- [Work instructions] Give the data again, word for word.

== Collected material

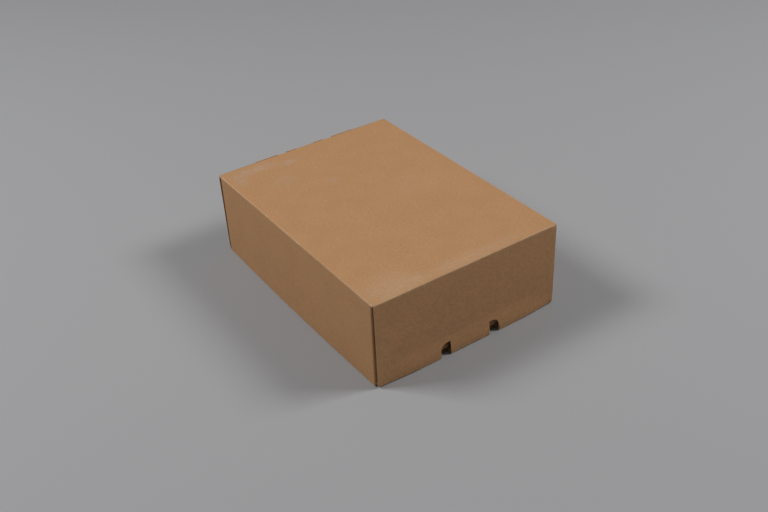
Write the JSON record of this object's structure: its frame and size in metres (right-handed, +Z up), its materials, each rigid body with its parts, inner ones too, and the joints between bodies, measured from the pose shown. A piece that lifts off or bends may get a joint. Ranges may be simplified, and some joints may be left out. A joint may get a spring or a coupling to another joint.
{
  "type": "corrugated shipping carton",
  "caption": "Flat oblong shipping carton folded from one corrugated sheet, closed at both short ends by hinged flaps that tuck in.",
  "frame": {"origin": "on the floor, under the middle of the closed box", "axes": "+X across the width, +Y along the length towards the far end, +Z up"},
  "size_m": [0.23, 0.3162, 0.1],
  "materials": {
    "kraft_board": "matt brown kraft liner"
  },
  "bodies": {
    "carton": {"carton_body": "kraft_board"},
    "near_flap": {"near_closing_flap": "kraft_board"},
    "near_tuck": {"near_tuck_flap": "kraft_board"},
    "far_flap": {"far_closing_flap": "kraft_board"},
    "far_tuck": {"far_tuck_flap": "kraft_board"}
  },
  "joints": [
    {"name": "near_flap_hinge", "type": "hinge", "parent": "carton", "child": "near_flap", "pos_m": [0, -0.15394, 0.0992], "axis": [-1, 0, 0], "range_deg": [0, 100]},
    {"name": "near_tuck_fold", "type": "hinge", "parent": "near_flap", "child": "near_tuck", "pos_m": [0, -0.15649, 0.00273], "axis": [-1, 0, 0], "range_deg": [-40, 0]},
    {"name": "far_flap_hinge", "type": "hinge", "parent": "carton", "child": "far_flap", "pos_m": [0, 0.15446, 0.0008], "axis": [-1, 0, 0], "range_deg": [0, 88]},
    {"name": "far_tuck_fold", "type": "hinge", "parent": "far_flap", "child": "far_tuck", "pos_m": [0, 0.15649, 0.09728], "axis": [-1, 0, 0], "range_deg": [-35.2, 0]}
  ],
  "couplings": [
    {"joint": "near_tuck_fold", "follows": "near_flap_hinge", "ratio": -0.4},
    {"joint": "far_tuck_fold", "follows": "far_flap_hinge", "ratio": -0.4}
  ]
}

====

- [Reply to the exercise]
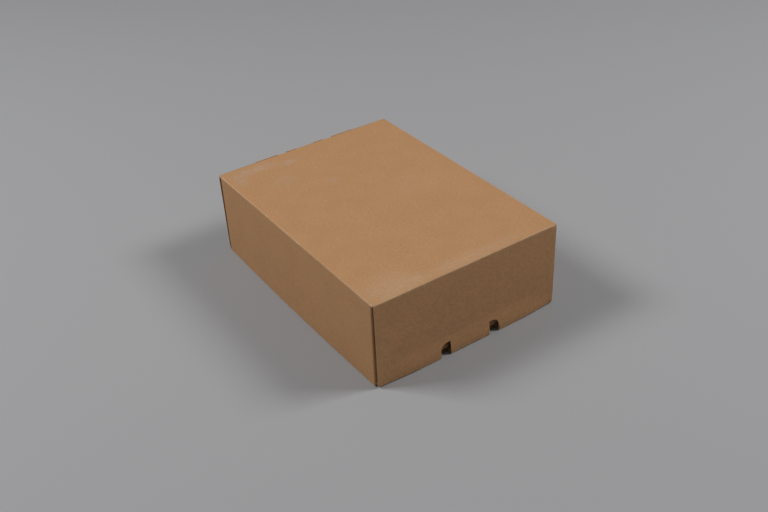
Write the JSON record of this object's structure: its frame and size in metres (right-handed, +Z up), its materials, each rigid body with its parts, inner ones too, and the joints between bodies, measured from the pose shown. A piece that lifts off or bends may get a joint. Ranges may be simplified, and some joints may be left out. A joint may get a spring or a coupling to another joint.
{
  "type": "corrugated shipping carton",
  "caption": "Flat oblong shipping carton folded from one corrugated sheet, closed at both short ends by hinged flaps that tuck in.",
  "frame": {"origin": "on the floor, under the middle of the closed box", "axes": "+X across the width, +Y along the length towards the far end, +Z up"},
  "size_m": [0.23, 0.3162, 0.1],
  "materials": {
    "kraft_board": "matt brown kraft liner"
  },
  "bodies": {
    "carton": {"carton_body": "kraft_board"},
    "near_flap": {"near_closing_flap": "kraft_board"},
    "near_tuck": {"near_tuck_flap": "kraft_board"},
    "far_flap": {"far_closing_flap": "kraft_board"},
    "far_tuck": {"far_tuck_flap": "kraft_board"}
  },
  "joints": [
    {"name": "near_flap_hinge", "type": "hinge", "parent": "carton", "child": "near_flap", "pos_m": [0, -0.15394, 0.0992], "axis": [-1, 0, 0], "range_deg": [0, 100]},
    {"name": "near_tuck_fold", "type": "hinge", "parent": "near_flap", "child": "near_tuck", "pos_m": [0, -0.15649, 0.00273], "axis": [-1, 0, 0], "range_deg": [-40, 0]},
    {"name": "far_flap_hinge", "type": "hinge", "parent": "carton", "child": "far_flap", "pos_m": [0, 0.15446, 0.0008], "axis": [-1, 0, 0], "range_deg": [0, 88]},
    {"name": "far_tuck_fold", "type": "hinge", "parent": "far_flap", "child": "far_tuck", "pos_m": [0, 0.15649, 0.09728], "axis": [-1, 0, 0], "range_deg": [-35.2, 0]}
  ],
  "couplings": [
    {"joint": "near_tuck_fold", "follows": "near_flap_hinge", "ratio": -0.4},
    {"joint": "far_tuck_fold", "follows": "far_flap_hinge", "ratio": -0.4}
  ]
}